There was also no prior request for the respondent to provide reasons
as to why no decision had been taken by the respondent.
In short the
complaint is that this alternative basis for review and the factual
basis on which it might be sought, was never raised
in the papers and
that it was now raised for the first time in the applicant’s
heads of argument.
[20] It is trite law that an applicant is required to identify
clearly both the facts upon which it basis its cause of action and

the legal basis for any cause of action
6
in its founding papers.
[21] The respondent’s objection is well founded. Until the
answering affidavit was delivered, which appears to have been
on or
about the 15 December 2011,
7
the applicant was entitled to persist with its application. But
thereafter the application should not have been persisted with.

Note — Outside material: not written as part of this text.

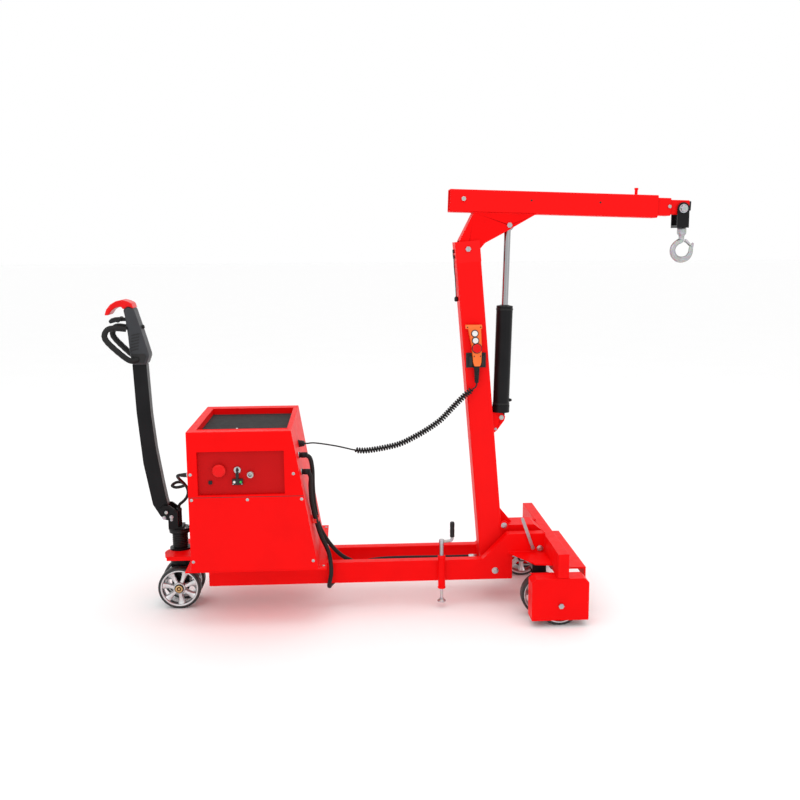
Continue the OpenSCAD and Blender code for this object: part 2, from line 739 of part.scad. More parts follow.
// ---- pendant
module pendant_holder() {
    color(c_black) {
        block(pendant_x - 38, pendant_x + 55, -pend_y0, -mast_y, 1134, 1203);
        block(pendant_x - 24, pendant_x - 12, -pend_y0 - 24, -pend_y0, 1146, 1186);
        block(pendant_x + 33, pendant_x + 45, -pend_y0 - 24, -pend_y0, 1146, 1186);
    }
}
module pendant_press(p, r, y0, y1) rod_y(pendant_x + p[0], p[1], r, y0, y1);
module pendant_body() {
    color(c_orange) difference() {
        at(pendant_x, -pend_y0, 0) rotate([90, 0, 0]) linear_extrude(height = pend_y1 - pend_y0)
            polygon(pendant_outline);
        for (p = [up_pos, down_pos]) pendant_press(p, button_r + gap, -pend_y1 - e, -pend_y1 + button_bore);
        pendant_press(stop_pos, stop_r + gap, -pend_y1 - e, -pend_y1 + button_bore);
    }
}
module pendant_up_button() {
    color(c_white) pendant_press(up_pos, button_r, -pend_y1 - button_out, -pend_y1 + button_in);
}
module pendant_down_button() {
    color(c_white) pendant_press(down_pos, button_r, -pend_y1 - button_out, -pend_y1 + button_in);
}
module pendant_stop_button() {
    color(c_red) pendant_press(stop_pos, stop_r, -pend_y1 - button_out - 4, -pend_y1 + button_in);
}

// ---- jack and lever
jack_tube_low = 96;
jack_tube_high = 255;
jack_foot_low = 31;
jack_foot_high = 48;
crank_z = 322;
crank_r = 50;
module jack_tube() {
    color(c_red) {
        difference() {
            post(jack_x, jack_y, jack_tube_r, jack_tube_low, jack_tube_high);
            post(jack_x, jack_y, jack_shaft_r + run, jack_tube_low - e, jack_tube_high + e);
        }
        difference() {
            block(jack_x - 14, jack_x + 14, jack_y + 10, -rail_out, 130, 215);
            post(jack_x, jack_y, jack_tube_r, 130 - e, 215 + e);
        }
    }
}
module jack_screw() {
    color(c_steel) {
        post(jack_x, jack_y, jack_shaft_r, 150, crank_z - 6);
        post(jack_x, jack_y, jack_screw_r, jack_foot_high, 150);
        post(jack_x, jack_y, 12, crank_z - 6, crank_z + 12);
        block(jack_x, jack_x + crank_r, jack_y - 5, jack_y + 5, crank_z - 2, crank_z + 8);
        post(jack_x + crank_r, jack_y, 8, crank_z - 2, crank_z + 12);
        post(jack_x + crank_r, jack_y, 11, crank_z + 12, crank_z + 97);
    }
}
module jack_foot() {
    color(c_steel) post(jack_x, jack_y, jack_foot_r, jack_foot_low, jack_foot_high);
}
module brake_lever() {
    color(c_steel) difference() {
        at(lever_x, -rail_out - 1, lever_z) rotate([90, lever_turn, 0]) linear_extrude(height = lever_t) union() {
            translate([-lever_w / 2, 0]) square([lever_w, lever_len]);
            circle(r = lever_w * 0.65);
            translate([0, lever_len]) circle(r = lever_w / 2);
        }
        rod_y(lever_x, lever_z, 5 + run, -rail_out - 12, -rail_out + e);
    }
}

// ---- boom
module boom_outer() {
    color(c_red) in_boom() {
        difference() {
            tube_u(0, boom_length, boom_y, boom_height, boom_wall, mid_v);
            translate([lock_u, 0, boom_height - boom_wall - e]) cylinder(r = lock_r + run, h = boom_wall + 2 * e);
            for (u = [375, 695]) rod_v(u, mid_v + 10, 4, -boom_y - e, boom_y + e);
        }
        for (side = [-1, 1]) hex_v(boom_bolt[0], boom_bolt[1], 11, side > 0 ? boom_y : -boom_y - 7,
            side > 0 ? boom_y + 7 : -boom_y);
    }
}
module boom_pads() {
    color(c_white) in_boom() pads(boom_length - pad_len, boom_length - 2, boom_y, boom_height, boom_wall,
        second_y, second_h, mid_v);
}
module boom_second() {
    color(c_red) in_boom() {
        difference() {
            tube_u(second_back, second_front, second_y, second_h, stage_wall, mid_v);
            rod_v(second_front - 9, mid_v, 5, -second_y - e, 0);
        }
        rod_v(second_front - 9, mid_v, 5, -second_y, -tip_y - gap);
        hex_v(second_front - 9, mid_v, 9, -second_y - 6, -second_y);
    }
}
module boom_tip() {
    color(c_red) in_boom() difference() {
        union() {
            tube_u(tip_back, tip_front, tip_y, tip_h, stage_wall, mid_v);
            translate([tip_front, -tip_y * 0.6, mid_v - plug_h / 2 + 8]) cube([plug_len, tip_y * 1.2, plug_h]);
            translate([tip_front - 6, -tip_y + stage_wall, mid_v - tip_h / 2 + stage_wall])
                cube([6, 2 * (tip_y - stage_wall), tip_h - 2 * stage_wall]);
        }
        rotate([0, -boom_droop, 0]) rod_v(clevis_x - boom_x, clevis_z - boom_z, bolt_r + run, -90, 90);
    }
}
module knee_plates() {
    color(c_red) {
        both() difference() {
            slab(knee_outline, knee_y, knee_y + knee_t);
            rod_y(px, pz, pivot_r + run, knee_y - e, knee_y + knee_t + e);
            rod_y(ram_top[0], ram_top[1], ram_top_r, knee_y - e, knee_y + knee_t + e);
        }
        slab(knee_web, -knee_y, knee_y);
    }
}
module ram_top_pin() {
    color(c_steel) {
        rod_y(ram_top[0], ram_top[1], ram_top_r, -knee_y - knee_t, knee_y + knee_t);
        both() hex_y(ram_top[0], ram_top[1], 13, knee_y + knee_t, knee_y + knee_t + 7);
    }
}
module lock_pin() {
    color(c_red) in_boom() {
        translate([lock_u, 0, mid_v + second_h / 2 + gap])
            cylinder(r = lock_r, h = boom_height + lock_high - mid_v - second_h / 2 - gap);
        translate([lock_u, 0, boom_height + lock_high - 8]) cylinder(r = lock_r + 2, h = 8);
    }
}

// ---- hook
module hook_clevis() {
    color(c_black) {
        both() difference() {
            union() {
                block(clevis_x - clevis_half, clevis_x + clevis_half, clevis_y, clevis_y + clevis_t,
                    clevis_low, clevis_z);
                rod_y(clevis_x, clevis_z, clevis_half, clevis_y, clevis_y + clevis_t);
            }
            rod_y(clevis_x, clevis_z, bolt_r, clevis_y - e, clevis_y + clevis_t + e);
        }
        difference() {
            block(clevis_x - clevis_half, clevis_x + clevis_half, -clevis_y, clevis_y, clevis_low,
                clevis_low + bridge_t);
            post(hook_x, 0, shank_r + run, clevis_low - e, clevis_low + bridge_t + e);
        }
    }
    color(c_steel) {
        rod_y(clevis_x, clevis_z, bolt_r, -clevis_y - clevis_t, clevis_y + clevis_t);
        both() hex_y(clevis_x, clevis_z, 16, clevis_y + clevis_t, clevis_y + clevis_t + 9);
    }
}
module lifting_hook() {
    color(c_steel) {
        post(hook_x, 0, shank_r, clevis_low - gap, clevis_low + bridge_t + 14);
        at(hook_x, 0, clevis_low + bridge_t + gap) cylinder(r = 17, h = 12, $fn = 6);
        post(hook_x, 0, swivel_r, swivel_low, clevis_low - gap);
        post(hook_x, 0, hook_t / 2 + 2, neck_low_z - 5, swivel_low);
        at(bow_x, 0, bow_z) rotate([90, 0, 0]) rotate([0, 0, bow_from]) rotate_extrude(angle = bow_to - bow_from)
            translate([hook_r, 0]) circle(r = hook_t / 2);
        at(bow_x + hook_r * cos(bow_to), 0, bow_z + hook_r * sin(bow_to)) {
            sphere(r = hook_t / 2 + 1);
            rotate([0, tip_lean, 0]) cylinder(r1 = hook_t / 2 - 1, r2 = 4, h = tip_h0);
        }
        rod_y(latch_x, latch_z, 3, -latch_y - 3, latch_y + 3);
        block(hook_x, latch_x + 5, -9, 9, latch_z - 5, latch_z + 6);
    }
}
latch_outline = [[0, -3], [16, -11], [30, -24], [26, -29], [10, -18], [-2, -6]];
module hook_latch() {
    color(c_steel) both() difference() {
        union() {
            at(latch_x, latch_y + 2, latch_z) rotate([90, 0, 0]) linear_extrude(height = 2)
                polygon(latch_outline);
            rod_y(latch_x, latch_z, 6, latch_y, latch_y + 2);
        }
        rod_y(latch_x, latch_z, 3 + run, latch_y - e, latch_y + 2 + e);
    }
}

// ---- ram
module ram_barrel() {
    color(c_black) in_ram() difference() {
        union() {
            translate([-eye_y, -eye_y, 0]) cube([2 * eye_y, 2 * eye_y, cap_low]);
            rod_v(0, 0, eye_y, -eye_y, eye_y);
            translate([0, 0, cap_low]) cylinder(r = cap_r, h = barrel_low - cap_low);
            translate([0, 0, barrel_low]) cylinder(r = barrel_d / 2, h = barrel_length);
        }
        rod_v(0, 0, ram_pin_r + run, -eye_y - e, eye_y + e);
        translate([0, 0, barrel_low]) cylinder(r = barrel_d / 2 - barrel_t, h = barrel_length - gland_t);
        translate([0, 0, barrel_high - gland_t - e]) cylinder(r = rod_d / 2 + run, h = gland_t + 2 * e);
    }
}
module ram_rod() {
    color(c_steel) in_ram() {
        difference() {
            union() {
                translate([0, 0, piston_low]) cylinder(r = barrel_d / 2 - barrel_t - run, h = piston_t);
                translate([0, 0, piston_low + piston_t])
                    cylinder(r = rod_d / 2, h = ram_len - eye_r + 4 - piston_low - piston_t);
                rod_v(0, ram_len, eye_r, -eye_y, eye_y);
            }
            rod_v(0, ram_len, eye_bore, -eye_y - e, eye_y + e);
        }
    }
}

// ---- steering unit and tiller
gear_y = 36;
module steer_unit() {
    color(c_black) {
        post(0, 0, neck_r, 205, flange_low - 75);
        post(0, 0, motor_r, flange_low - 75, flange_low);
        post(0, 0, flange_r, flange_low, flange_top);
        difference() {
            union() {
                block(-42, 42, -gear_y, gear_y, axle_z, 205);
                rod_y(0, axle_z, 42, -gear_y, gear_y);
            }
            rod_y(0, axle_z, axle_r, -gear_y - e, gear_y + e);
        }
        block(-46, 20, -yoke_y - yoke_t, yoke_y + yoke_t, flange_top, yoke_base);
        both() slab([for (p = yoke_outline) [p[0], p[1] + (p[1] < yoke_base ? 10 : 0)]],
            yoke_y, yoke_y + yoke_t);
        rod_y(tilt_x, tilt_z, tilt_r, -yoke_y, yoke_y);
        post(0, 0, 12, yoke_base, 470);
    }
    color(c_steel) {
        rod_y(0, axle_z, axle_r, -gear_y - 60, gear_y + 60);
        both() hex_y(tilt_x, tilt_z, 12, yoke_y + yoke_t, yoke_y + yoke_t + 6);
    }
}
module tiller_arm() {
    color(c_black) difference() {
        slab(arm_outline, -arm_y, arm_y);
        slab(arm_hollow, -arm_y + 4, arm_y - 4);
        rod_y(tilt_x, tilt_z, tilt_r + run, -arm_y - e, arm_y + e);
    }
}
module tiller_head() {
    color(c_grey) {
        difference() {
            slab(head_outline, -head_y, head_y);
            block(-200, -90, -head_y + 5, head_y - 5, 1175, 1330);
        }
        rod_y(throttle_x, throttle_z, 6, -32, 32);
        block(throttle_x, -196, -9, 9, throttle_z - 8, throttle_z + 8);
        at(-138, 0, 1333) rotate([0, 75, 0]) cylinder(r = 9, h = 9);
    }
}
module tiller_cap() {
    color(c_red) slab(cap_outline, -cap_y, cap_y);
}
module tiller_loops() {
    color(c_black) both() difference() {
        sweep(loop_route, loop_r);
        slab(head_outline, -head_y, head_y);
    }
}
module throttle() {
    color(c_black) both() difference() {
        union() {
            slab(throttle_outline, 12, 34);
            rod_y(throttle_x, throttle_z, 11, 12, 34);
        }
        rod_y(throttle_x, throttle_z, 6 + run, 12 - e, 34 + e);
    }
}

// ---- wheels
hub_r = 28;
module wheel(x, y, bore) {
    color(c_alu) at(x, y, axle_z) rotate([90, 0, 0]) difference() {
        union() {
            difference() {
                cylinder(r = wheel_r, h = wheel_w, center = true);
                cylinder(r = wheel_r - 2 * rim_t, h = wheel_w + 2 * e, center = true);
            }
            for (i = [0:spokes - 1]) rotate([0, 0, 360 * i / spokes]) translate([0, -6, -wheel_w * 0.3])
                cube([wheel_r - 2 * rim_t + 1, 12, wheel_w * 0.6]);
            cylinder(r = hub_r, h = wheel_w, center = true);
        }
        cylinder(r = bore + run, h = wheel_w + 2 * e, center = true);
    }
}
module rear_wheel_right() wheel(0, -rear_y, axle_r);
module rear_wheel_left() wheel(0, rear_y, axle_r);
module front_wheel_right() wheel(front_axle_x, -fixed_y, bolt_r);
module front_wheel_left() wheel(front_axle_x, fixed_y, bolt_r);
module fork_wheel_right() wheel(fork_axle_x, -fork_y, bolt_r);
module fork_wheel_left() wheel(fork_axle_x, fork_y, bolt_r);

rails();
rear_plate();
cross_members();
crossbeam();
wheel_boxes();
front_plates();
wheel_forks();
pins_and_axles();
mast_tube();
mast_tie();
frame_bolts();
ram_bracket();
box_base();
box_lower_cover();
box_upper_cover();
tray_mat();
control_panel();
ignition_key();
estop_button();
counterweight();
battery();
power_unit();
fittings();
hose_a();
hose_b();
tiller_cable();
pendant_holder();
pendant_body();
pendant_up_button();
pendant_down_button();
pendant_stop_button();
pendant_cord();
jack_tube();
jack_screw();
jack_foot();
brake_lever();
boom_outer();
knee_plates();
ram_top_pin();
lock_pin();
boom_pads();
boom_second();
boom_tip();
hook_clevis();
lifting_hook();
hook_latch();
ram_barrel();
ram_rod();
steer_unit();
tiller_arm();
tiller_head();
tiller_cap();
tiller_loops();
throttle();
rear_wheel_right();
rear_wheel_left();
front_wheel_right();
front_wheel_left();
fork_wheel_right();
fork_wheel_left();
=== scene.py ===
import math
import bpy
import bmesh
from mathutils import Matrix, Vector


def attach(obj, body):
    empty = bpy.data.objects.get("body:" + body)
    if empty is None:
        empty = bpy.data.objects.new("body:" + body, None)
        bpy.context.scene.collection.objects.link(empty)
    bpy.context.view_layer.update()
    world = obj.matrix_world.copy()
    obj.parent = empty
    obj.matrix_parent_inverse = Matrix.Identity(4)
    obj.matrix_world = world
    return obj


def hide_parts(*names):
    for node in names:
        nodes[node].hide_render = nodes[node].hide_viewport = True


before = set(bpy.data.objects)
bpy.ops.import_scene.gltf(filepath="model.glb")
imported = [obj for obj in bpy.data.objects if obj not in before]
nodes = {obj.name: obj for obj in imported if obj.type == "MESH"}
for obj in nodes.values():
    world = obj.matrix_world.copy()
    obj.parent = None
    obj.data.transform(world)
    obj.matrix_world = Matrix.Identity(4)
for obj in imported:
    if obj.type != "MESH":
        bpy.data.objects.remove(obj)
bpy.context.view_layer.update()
MID = 1081.4  # steering axis to the row's origin, mm


def W(x, y, z):
    """A point measured in mm from the steering axis, in metres in the row frame."""
    return Vector(((x - MID) / 1000, y / 1000, z / 1000))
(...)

[22] There is no decision yet to review. No basis has been laid in
the founding papers for reviewing the failure to take a decision,
or
for reviewing any delays which might have followed after the
applicant’s application was submitted.
[23] Accordingly, the applicant has not on the papers made out a case
for the interdict claimed. However, based on the erroneous
letter, it
was justified initially to bring the application and to have
persisted therewith until the answering affidavit was delivered
and
it could take instructions in regard thereto not to persist with its
application.
[24] As regards costs, the applicant should not be out of pocket for
having brought an application based on an erroneous letter
addressed
to it on behalf of the respondent. In the exercise of my discretion I
determine that the respondent should pay the applicant’s
costs
of the application on the attorney and client scale up to and
including receipt of the respondent’s answering affidavit
and
the applicant obtaining advice thereon. Thereafter, the applicant’s
persistence with the application, having regard to
the factual basis
on which it was premised, became untenable in law. The applicant must
pay the respondent’s costs of the
application from that date.
[25] The order I grant is accordingly as follows:
1. The application is dismissed.
2. The respondent is directed to pay the applicant’s costs of
the application on the attorney and client scale up to and
including
the delivery of the respondent’s answering affidavit and the
applicant obtaining legal advice in regard thereto.
3. The applicant is directed to pay the respondent’s costs of
the application subsequent to the filing and service of the
answering
affidavit and the applicant obtaining legal advice in regard thereto.
__________________________
DATE OF HEARING: 20 NOVEMBER 2012
DATE DELIVERED: 5 DECEMBER 2012
APPLICANT’S COUNSEL: ADV. A A GABRIEL S C
APPLICANT’S ATTORNEYS: GARLICKE & BOUSFIELD INC
C/O VENN NEMETH & HART
Ref: D Schaup
RESPONDENT’S COUNSEL: ADV TSI MTHEMBU
RESPONDENT’S ATTORNEYS: STATE ATTORNEY
Ref: Ms S Naidoo
C/O CAJEE SETSUBI CHETTY INC.
Ref: A Essa
1
Pharmaceutical
Manufacturer association of South Africa, In re:Ex parte President
of the Republic of South Africa
[2000] ZACC 1
;
2000 (2) SA
674
(CC) para
20.
2
Chairman,
State Tender Board v Digital Voice Processing (Pty) Ltd: Chairman,
State Tender Board v Sneller Digital (Pty) Ltd and
Others
2012 (2) SA 16
(SCA).
3
[1984] ZASCA 51
;
1984
(3) SA 623
(A).
4
At
paragraph 37 of the respondent’s answering affidavit.
5
At
paragraph 65 of the respondent’s answering affidavit, which is
a response to paragraph 6 of the applicant’s supplementary

affidavit dated 16 November 2011.
6
Bato
Star Fishing (Pty) Ltd v Minister of Environmental Affairs
[2004] ZACC 15
;
2004 (4) SA 490
(CC) para 25.
7
That
is the date the answering affidavit was deposed to.